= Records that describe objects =

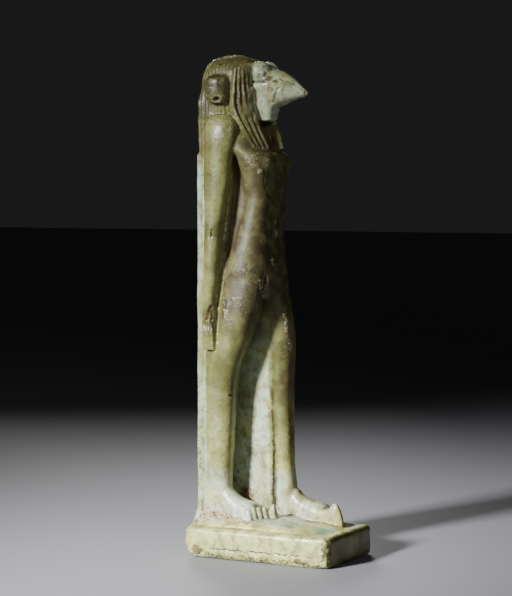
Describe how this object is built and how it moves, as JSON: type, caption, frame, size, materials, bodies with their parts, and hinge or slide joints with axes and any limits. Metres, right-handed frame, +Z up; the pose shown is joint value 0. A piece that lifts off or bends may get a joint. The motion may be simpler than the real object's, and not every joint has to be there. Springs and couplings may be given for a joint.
{
  "type": "faience amulet figure",
  "caption": "Moulded faience amulet of a striding ibis-headed figure in a long striped wig, with a back pillar, a low plinth and side lugs pierced for hanging.",
  "frame": {"origin": "middle of the plinth's underside", "axes": "+Z up along the figure, the figure looks along -Y, its left side is +X"},
  "size_m": [0.025, 0.0386, 0.12],
  "materials": {
    "faience_glaze": "worn pale green glaze, part glossy and part matt"
  },
  "bodies": {
    "root": {"faience_amulet": "faience_glaze"}
  },
  "joints": []
}
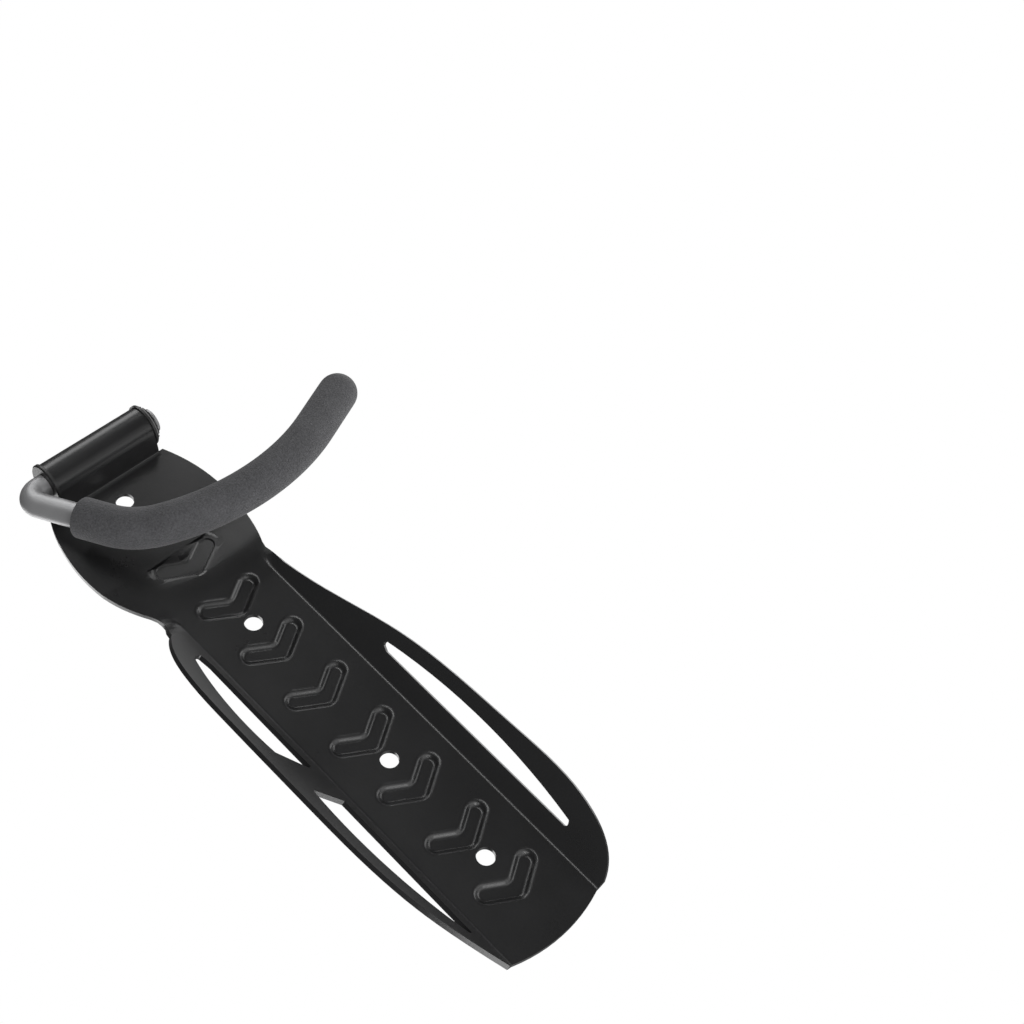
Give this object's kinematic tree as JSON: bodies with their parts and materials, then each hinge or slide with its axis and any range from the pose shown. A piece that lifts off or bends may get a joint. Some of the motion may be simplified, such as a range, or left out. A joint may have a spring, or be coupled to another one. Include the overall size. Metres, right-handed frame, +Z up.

= Aim of the task =
Write the listing out again, exactly as it reads.

= Output of the exercise =
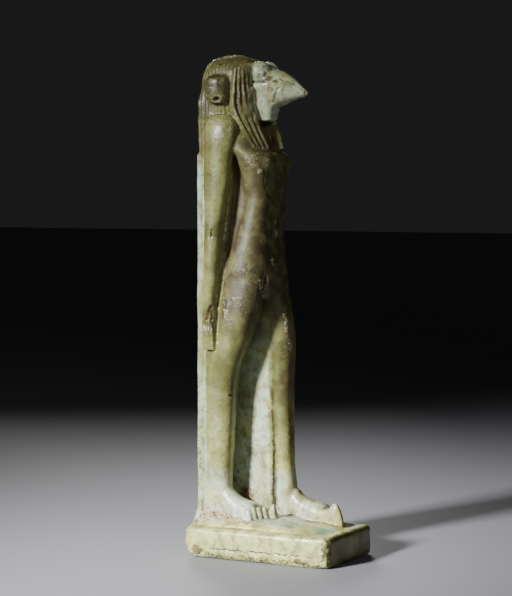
Describe how this object is built and how it moves, as JSON: type, caption, frame, size, materials, bodies with their parts, and hinge or slide joints with axes and any limits. Metres, right-handed frame, +Z up; the pose shown is joint value 0. A piece that lifts off or bends may get a joint. The motion may be simpler than the real object's, and not every joint has to be there. Springs and couplings may be given for a joint.
{
  "type": "faience amulet figure",
  "caption": "Moulded faience amulet of a striding ibis-headed figure in a long striped wig, with a back pillar, a low plinth and side lugs pierced for hanging.",
  "frame": {"origin": "middle of the plinth's underside", "axes": "+Z up along the figure, the figure looks along -Y, its left side is +X"},
  "size_m": [0.025, 0.0386, 0.12],
  "materials": {
    "faience_glaze": "worn pale green glaze, part glossy and part matt"
  },
  "bodies": {
    "root": {"faience_amulet": "faience_glaze"}
  },
  "joints": []
}
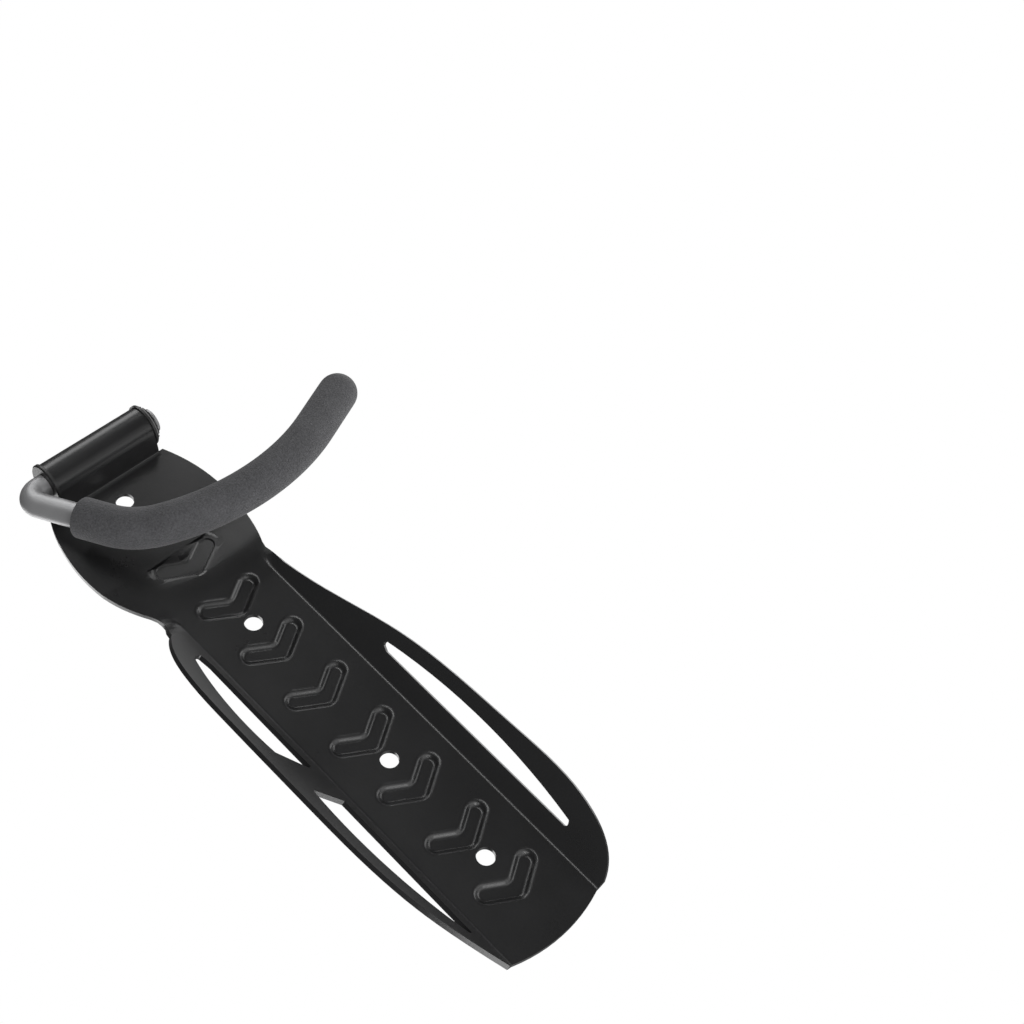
Give this object's kinematic tree as JSON: bodies with their parts and materials, then each hinge or slide with its axis and any range from the pose shown. A piece that lifts off or bends may get a joint. Some of the motion may be simplified, such as a range, or left out. A joint may have a spring, or be coupled to another one. Include the overall size. Metres, right-handed frame, +Z up.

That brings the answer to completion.